Today's hymn-writing project takes Luther's last words, actually found on a scrap of paper in his pocket at the time of his death, and adapts them into the form of a hymn. It's a pretty free adaptation because, while the full text of his last words is beautifully structured, their references to Vergil and Cicero may not hold much currency on today's streets. According to Luther's Table Talk, his last words were: "Nobody can understand Vergil in his Bucolics and Georgics unless he has first been a shepherd or a farmer for five years. Nobody understands Cicero in his letters unless he has been engaged in public affairs of some consequence for twenty years. Let nobody suppose that he has tasted the Holy Scriptures sufficiently unless he has ruled over the churches with the prophets for a hundred years. Therefore there is something wonderful, first, about John the Baptist; second, about Christ; third, about the apostles. 'Lay not your hand on this divine Aeneid, but bow before it, adore its every trace.' We are beggars. That is true." I hope you'll appreciate what I did both to compress and to expand on Luther's thoughts. I have no tune in mind at present, but (I presume) years to worry about that before the current hymn-book project comes to fruition.
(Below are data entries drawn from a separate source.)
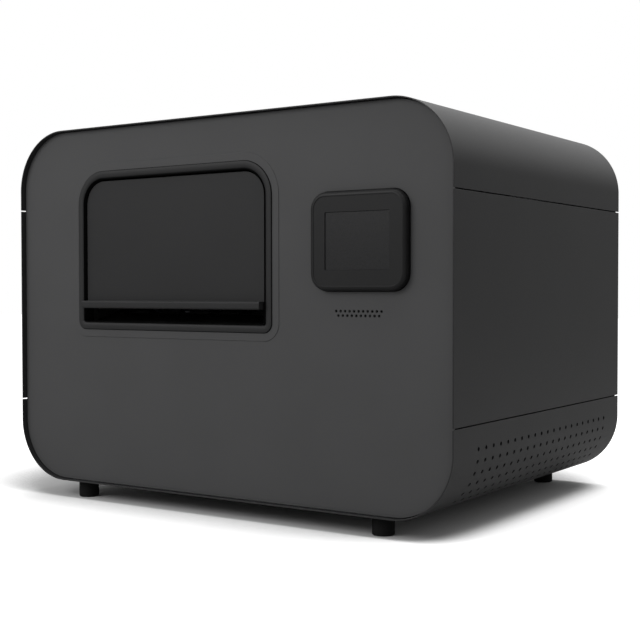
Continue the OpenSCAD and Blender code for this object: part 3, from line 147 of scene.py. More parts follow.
# %% The finishes
# slot: name, colour, roughness, grain in millimetres, bump, drift, and what else is special
FINISHES = {
    "skin_paint": ("skin powder coat", (0.02, 0.02, 0.0205), 0.42, 0.8, 0.1, 0.05, {"specular": 0.25}),
    "panel_paint": ("panel powder coat", (0.057, 0.057, 0.058), 0.6, 0.8, 0.1, 0.03, {"specular": 0.2}),
    "trim": ("trim moulding", (0.017, 0.017, 0.0175), 0.55, 0.5, 0.08, 0.04, {"specular": 0.2}),
    "display_case": ("display moulding", (0.008, 0.008, 0.0083), 0.5, 0.5, 0.06, 0.04, {"specular": 0.2}),
    "display_glass": ("display glass", (0.012, 0.012, 0.0126), 0.3, 0.6, 0.0, 0.03, {"specular": 0.3}),
    # dull_black is also the colour of the pieces that paint shade in seams, holes, vents and round
    # mouldings.
    "dull_black": ("dull black rubber", (0.002, 0.002, 0.002), 0.9, 0.6, 0.1, 0.2, {"specular": 0.05}),
    "foot_rubber": ("foot rubber", (0.006, 0.006, 0.006), 0.8, 0.6, 0.2, 0.2, {"specular": 0.12}),
    "copper": ("enamelled copper", (0.42, 0.13, 0.045), 0.3, 0.4, 0.1, 0.12, {"metallic": 0.9}),
    "liner": ("damping foam", (0.013, 0.013, 0.0135), 0.95, 1.6, 1.0, 0.25, {"sheen": 0.2}),
    "zinc_sheet": ("zinc plate", (0.52, 0.53, 0.55), 0.38, 6, 0.04, 0.12, {"metallic": 0.9}),
    "black_sheet": ("black sheet", (0.008, 0.008, 0.008), 0.5, 0.8, 0.1, 0.1, {}),
    "frame_paint": ("frame paint", (0.04, 0.041, 0.045), 0.5, 1.0, 0.15, 0.1, {}),
    "hinge_steel": ("blackened steel", (0.025, 0.025, 0.026), 0.4, 1.2, 0.1, 0.2, {"metallic": 0.5}),
    "bright_steel": ("turned steel", (0.6, 0.6, 0.62), 0.24, 0.6, 0.08, 0.06,
        {"metallic": 1.0, "stretch": (4, 1, 1)}),
    "bronze": ("sintered bronze", (0.5, 0.33, 0.16), 0.45, 0.5, 0.2, 0.15, {"metallic": 1.0}),
    "mill_aluminium": ("milled aluminium", (0.66, 0.67, 0.69), 0.34, 1.5, 0.08, 0.05,
        {"metallic": 1.0, "stretch": (1, 0.08, 1)}),
    "cylinder_steel": ("ground cylinder", (0.52, 0.52, 0.54), 0.22, 0.5, 0.06, 0.06,
        {"metallic": 1.0, "stretch": (0.1, 1, 1)}),
    "gear_steel": ("oiled gear steel", (0.26, 0.26, 0.27), 0.3, 0.8, 0.1, 0.2, {"metallic": 1.0}),
    "motor_paint": ("motor paint", (0.014, 0.014, 0.014), 0.38, 1.0, 0.15, 0.1, {}),
    "belt_rubber": ("belt rubber", (0.011, 0.011, 0.011), 0.75, 0.7, 0.2, 0.2, {}),
    "coil_plastic": ("coil cover", (0.018, 0.018, 0.0185), 0.3, 2.0, 0.03, 0.1, {}),
    "black_plastic": ("black moulding", (0.014, 0.014, 0.0145), 0.42, 0.7, 0.1, 0.1, {}),
    "pin_plastic": ("acetal", (0.62, 0.61, 0.57), 0.36, 2.0, 0.03, 0.04, {}),
    "gate_plastic": ("gate moulding", (0.035, 0.035, 0.037), 0.4, 0.7, 0.1, 0.08, {}),
    "roller_rubber": ("ground rubber", (0.02, 0.02, 0.02), 0.8, 0.5, 0.25, 0.1, {}),
    "supply_sheet": ("plain aluminium sheet", (0.6, 0.61, 0.63), 0.42, 3, 0.05, 0.06,
        {"metallic": 1.0, "stretch": (0.1, 1, 1)}),
    "board": ("solder mask", (0.012, 0.09, 0.035), 0.32, 5, 0.1, 0.2, {}),
    "rocker_plastic": ("rocker moulding", (0.009, 0.009, 0.009), 0.14, 3, 0.02, 0.1, {}),
}
finishes = {slot: grained(*row[:-1], **row[-1]) for slot, row in FINISHES.items()}
record = frame["record"]
slot_of = {s["node"]: s["material_slot"] for s in record["subparts"]}
print("finishes:", len(finishes), "slots in use:", len(set(slot_of.values())))

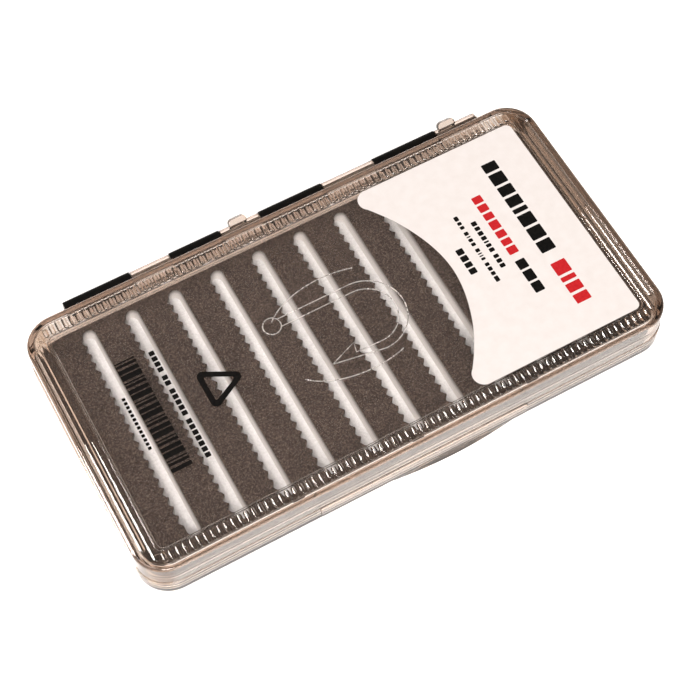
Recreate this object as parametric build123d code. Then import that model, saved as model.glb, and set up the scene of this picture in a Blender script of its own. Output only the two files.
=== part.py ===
from build123d import *
import os

# Slim clear fly box: a shallow base tray, a deeper hinged lid with a ribbed border round its
# window, and a slotted foam insert whose strips hold the hooks.
#
# Millimetres. +X runs along the long side, +Y points to the hinge, +Z is up. The origin is the
# centre of the underside, on the surface that the closed box rests on.

os.makedirs("parts", exist_ok=True)

# ---------------------------------------------------------------- driving dimensions
LENGTH = 162.0  # lid, along X
WIDTH = 84.0  # lid, along Y
HEIGHT = 15.0
CORNER_R = 9.3  # upright corners of the lid
PARTING_Z = 4.2  # where the lid meets the base
WALL = 1.3  # lid side wall
TOP_PLATE = 1.5  # lid top
RIM_ROUND = 1.2  # rounded top edge of the lid
BEAD_PROUD = 0.25  # lid's lower band and base stand this far outside the lid wall
BEAD_TOP_Z = 6.1

# ribbed border of the lid, as distances in from the lid's outline
BAND_OUTER = 2.0
BAND_INNER = 6.1
WINDOW_INSET = 6.4
UNDERSIDE_INSET = 6.9
CHANNEL_DEPTH = 0.55
WINDOW_DEPTH = 0.25
RIB_PITCH = 2.0
RIB_WIDTH = 1.5
RIB_HEIGHT = 0.5
RIB_GAP = 0.15  # from a rib's round end to the edge of its channel
WINDOW_CORNER_R = 2.0
EJECTOR_R = 2.0
EJECTOR_HEIGHT = 0.25

# base tray
FLOOR = 1.5
LIP_TOP_Z = 7.6
LIP_SIDE = 79.45  # outside of the upstanding lip, half length
LIP_FRONT = -40.45
LIP_REAR = 39.60  # set in, so that the lid's rear wall can swing past it
LIP_WALL = 1.1
LIP_WALL_REAR = 0.85
LIP_CORNER_R = 7.6
GROOVE_INSET = 3.5  # shallow groove round the flat underside
GROOVE_WIDTH = 1.2
GROOVE_DEPTH = 0.3
BASE_ROUND = 1.0

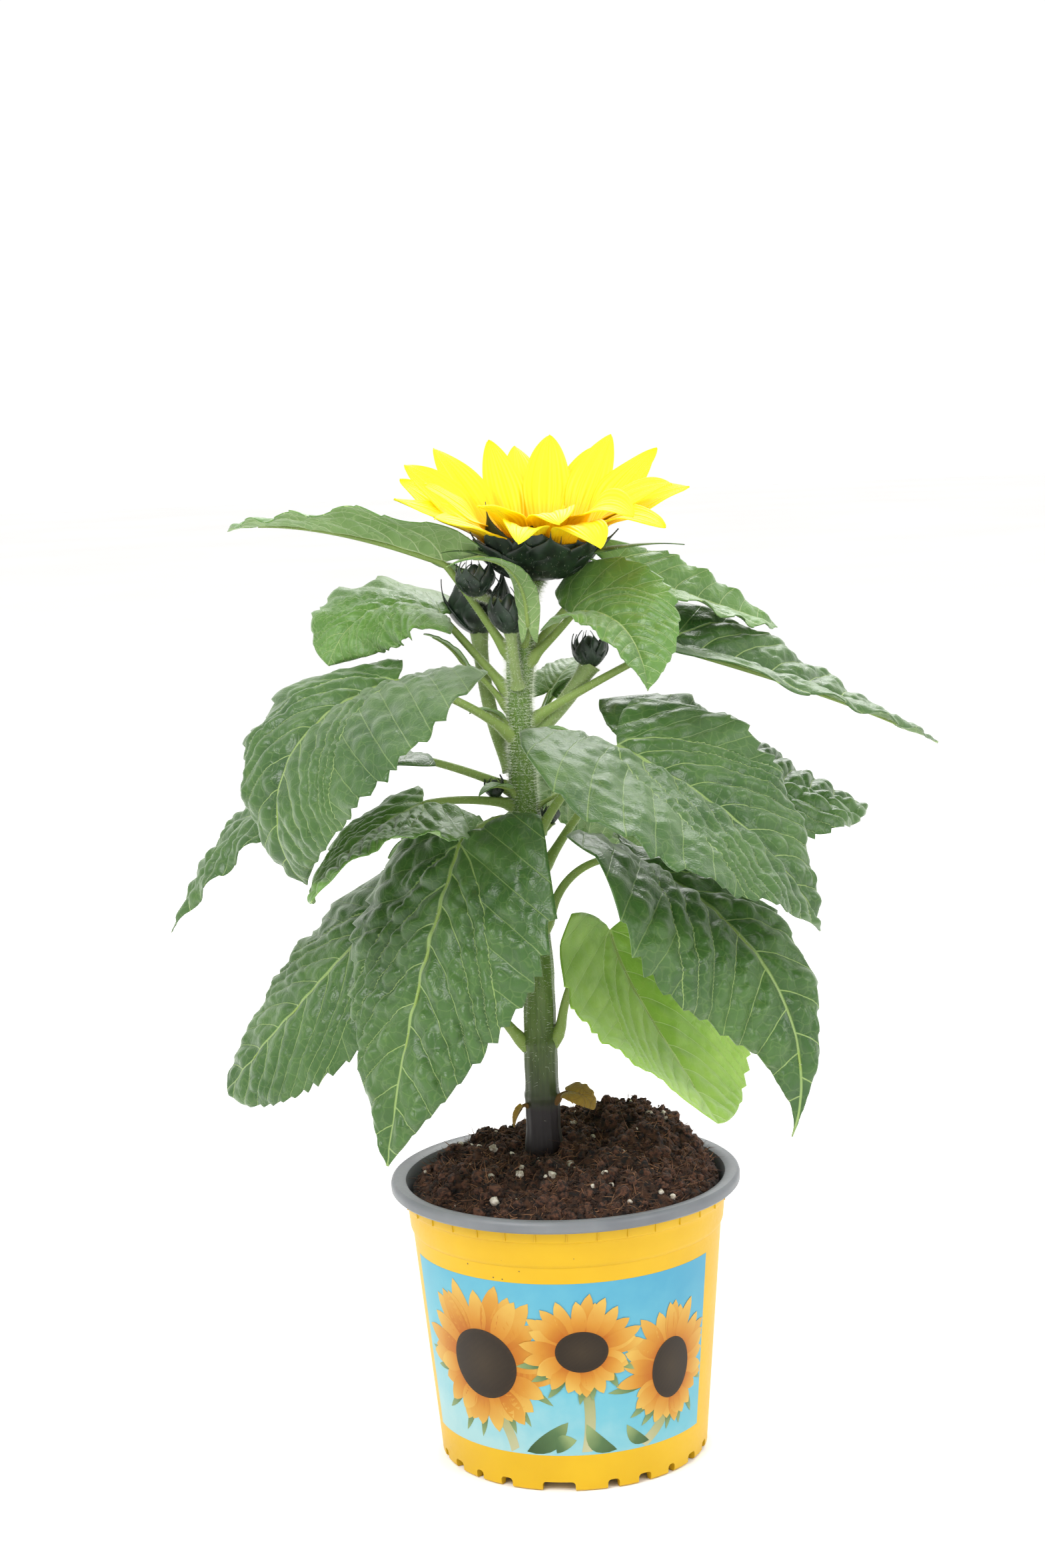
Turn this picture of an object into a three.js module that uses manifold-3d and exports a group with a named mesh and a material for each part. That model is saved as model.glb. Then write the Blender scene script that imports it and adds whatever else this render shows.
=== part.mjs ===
// A potted sunflower: round nursery pot, peat, one stem with its leaves and buds, and an open flower.
// Millimetres, +Z up, the origin on the flat underside of the pot, at its axis.
import * as THREE from 'three';
import { mergeVertices } from 'three/addons/utils/BufferGeometryUtils.js';
import Module from 'manifold-3d';

const manifoldLibrary = await Module();
manifoldLibrary.setup();
const { Manifold, Mesh: ManifoldMesh } = manifoldLibrary;

const GAP = 0.35;                 // clear distance between neighbouring pieces
const RAD = Math.PI / 180;

// ---------------------------------------------------------------- sizes
const POT = {
  height: 105, footRadius: 49.8, slope: 0.089, wall: 1.2, floor: 1.8,
  stepHeight: 86, stepOut: 0.8, rimRadius: 65, rimDrop: 4, rimThick: 1.2,
  notches: 12, notchWidth: 9, notchHeight: 4, frontNotchWidth: 26, segments: 40,
};
const SOIL = { edgeHeight: 100, moundHeight: 14, segments: 28, lean: 0.05 };

// stem stations from the peat to the flower: height, x, y, radius
const STEM = [
  [115, -7.5, 0, 7.0],
  [122, -7.5, 0, 6.4],
  [155, -7.5, 0, 6.0],
  [180, -7.0, 0, 5.6],
  [241, -10.0, 0, 5.0],
  [279, -10.5, 0, 4.7],
  [309, -8.5, 0, 4.2],
  [325, -4.0, 0, 3.7],
];

const HEAD = { x: -1, bottom: 325.5, top: 342, radius: 19.5, discRadius: 17, discHeight: 4.5 };
// Rays in two rings: an inner one that stands up a little more, and an outer one just below it.
// They all rise at first, and fall over most on the side of the azimuth frontAt.
const RAYS = {
  count: 22, length: 38, halfWidth: 7.0, thickness: 0.7, root: 20.2, tipShare: 0.98, mesh: [5, 2],
  pitch: 46, rearPitch: 15, frontAt: 300, frontPitch: 28, droop: 16, frontDroop: 92,
  inner: { pitch: 6, length: 0.94, out: 0, rise: 0.4 },
  outer: { pitch: -7, length: 1, out: 0.6, rise: -1.6 },
};

// blades longer than longFrom get the finer mesh: steps along and across, and steps of the stalk
const BLADE = { thickness: 1.0, tipShare: 0.985, longFrom: 40, longMesh: [7, 6, 6], shortMesh: [5, 4, 2] };
const STALK = { radius: 1.7, sides: 6, taper: 0.6 };

// Each leaf: at [height, azimuth]; stalk [length, pitch at root, pitch at end, turn];
// blade [length, half width, pitch at base, pitch at tip, turn]; roll [base, tip];
// fold and curl [left, right] of the midrib; form [bend, point, fullness]; lobes [left, right] width.
// Angles are degrees, azimuth 0 is +X and 90 is +Y, left and right are seen along the leaf.
const LEAVES = [
  { name: 'leaf_left_top', at: [301, 184], stalk: [38, 60, 54, 0], blade: [94, 24, 22, -10, -56],
    roll: [0, -10], fold: [46, -6], curl: [-10, -5], form: [1.2, 1.1, 2.0], lobes: [1, 1] },
  { name: 'leaf_left_upper', at: [287, 167], stalk: [34, 50, 50, 10], blade: [52, 33, 30, -70, 40],
    roll: [-12, -25], fold: [14, 8], curl: [-16, -16], form: [1, 0.9, 2.4], lobes: [1.05, 1] },
  { name: 'leaf_left_front', at: [271, 214], stalk: [51, 37, 16, 0], blade: [100, 46, -10, -142, 0],
    roll: [-12, -10], fold: [24, 12], curl: [-16, -36], form: [1.6, 1.1, 2.1], lobes: [1.5, 0.8] },
  { name: 'leaf_left_far', at: [250, 178], stalk: [44, 25, 13, 10], blade: [110, 30, 5, -62, -20],
    roll: [4, -10], fold: [8, 28], curl: [-32, -28], form: [0.6, 1.1, 2.2], lobes: [1.1, 1] },
  { name: 'leaf_front', at: [238, 243], stalk: [38, 20, -28, -15], blade: [116, 46, -60, -82, -22],
    roll: [6, -30], fold: [-6, -3], curl: [-16, -12], form: [1, 1.1, 1.6], lobes: [1.1, 1.08] },
  { name: 'leaf_left_middle', at: [244, 200], stalk: [35, 14, -2, 14], blade: [70, 34, -14, -27, 42],
    roll: [-8, 52], fold: [-5, 4], curl: [-15, -32], form: [1, 1.1, 2.1], lobes: [1.1, 1] },
  { name: 'leaf_left_low', at: [156, 187], stalk: [70, 54, 40, 0], blade: [97, 34, -46, -46, -48],
    roll: [-20, -58], fold: [-8, 5], curl: [-32, -16], form: [1, 0.6, 2.2], lobes: [1.05, 1] },
  { name: 'leaf_right_front', at: [234, 320], stalk: [52, 56, 26, -7], blade: [102, 45, -20, -72, 62],
    roll: [16, 34], fold: [12, 26], curl: [-2, -8], form: [1.5, 1.1, 2.1], lobes: [0.88, 1.4] },
  { name: 'leaf_right_far', at: [221, 12], stalk: [50, 57, 46, -14], blade: [108, 36, -14, -18, 52],
    roll: [38, 20], fold: [14, 5], curl: [-15, -20], form: [1, 1, 2.3], lobes: [1.05, 1] },
  { name: 'leaf_right_upper', at: [275, 3], stalk: [55, 29, 24, 0], blade: [124, 27, -19, -25, 40],
    roll: [4, 4], fold: [52, 12], curl: [-19, -18], form: [1, 1.1, 2.0], lobes: [1, 1] },
  { name: 'leaf_right_top', at: [301, 6], stalk: [39, 53, 37, 0], blade: [82, 16, -23, -17, 50],
    roll: [-3, 34], fold: [50, -7], curl: [10, 4], form: [1, 1, 2.3], lobes: [1, 1] },
  { name: 'leaf_centre_top', at: [298, 330], stalk: [23, 40, 42, -12], blade: [62, 26, 28, -48, -46],
    roll: [26, -18], fold: [36, 24], curl: [0, -7], form: [0.5, 1.1, 2.1], lobes: [0.95, 0.7] },
  { name: 'leaf_right_low', at: [201, 322], stalk: [48, 76, -8, 11], blade: [126, 42, -25, -115, -18],
    roll: [-6, 68], fold: [15, 22], curl: [-40, -30], form: [1.7, 1.4, 1.4], lobes: [0.68, 1.3] },
  { name: 'leaf_right_lowest', at: [158, 343], stalk: [46, 85, 39, -11], blade: [83, 42, -92, -38, -31],
    roll: [24, -27], fold: [21, 15], curl: [2, 7], form: [0.35, 0.65, 2.1], lobes: [1.08, 1.06] },
  { name: 'leaf_narrow', at: [303, 288], stalk: [15, 24, 33, -27], blade: [50, 5.5, 86, -25, -75],
    roll: [0, 0], fold: [20, 30], curl: [0, 0], form: [1.1, 1, 1.8], lobes: [1, 1] },
  { name: 'leaf_back_low', at: [212, 112], stalk: [42, 45, 5, 0], blade: [92, 34, -25, -75, 15],
    roll: [0, 10], fold: [10, 10], curl: [-20, -20], form: [1, 1.1, 2.1], lobes: [1, 1] },
  { name: 'leaf_back_right', at: [226, 68], stalk: [44, 45, 10, 0], blade: [84, 32, -15, -65, -15],
    roll: [0, -8], fold: [12, 8], curl: [-18, -20], form: [1, 1.1, 2.1], lobes: [1, 1] },
  { name: 'leaf_back_centre', at: [263, 55], stalk: [24, 58, 50, 0], blade: [34, 11, 40, -10, 20],
    roll: [0, 0], fold: [15, 15], curl: [-15, -15], form: [1, 1, 2.0], lobes: [1, 1] },
  { name: 'leaf_dead', at: [134, 330], stalk: [4, 40, 20, 0], blade: [13, 5.0, 15, -75, 20],
    roll: [20, 50], fold: [25, 15], curl: [-30, -40], form: [1, 0.8, 2.2], lobes: [1, 1] },
];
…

I am a beggar; this is true.
Likewise are all of Adam's breed,
And with this beggarhood in view
I seek God's word in every need.
His word excels all arts of thought.
A hundred years would not suffice
That, every mote of wisdom got,
I'd dare make spoil of Paradise.
How wonderful it is, to delve
In prophet, patriarch and psalm;
In John, in Jesus and the twelve;
Revealed and hidden, bane and balm!
How wonderful, aye, to apply
The same to every church concern,
And more amazed to grow, that by
Such power it works at every turn!
Lay hand not on God's epic word,
But bow, adore its every trace.
A beggar's rags upon you gird
And grasp with joy His spoken grace.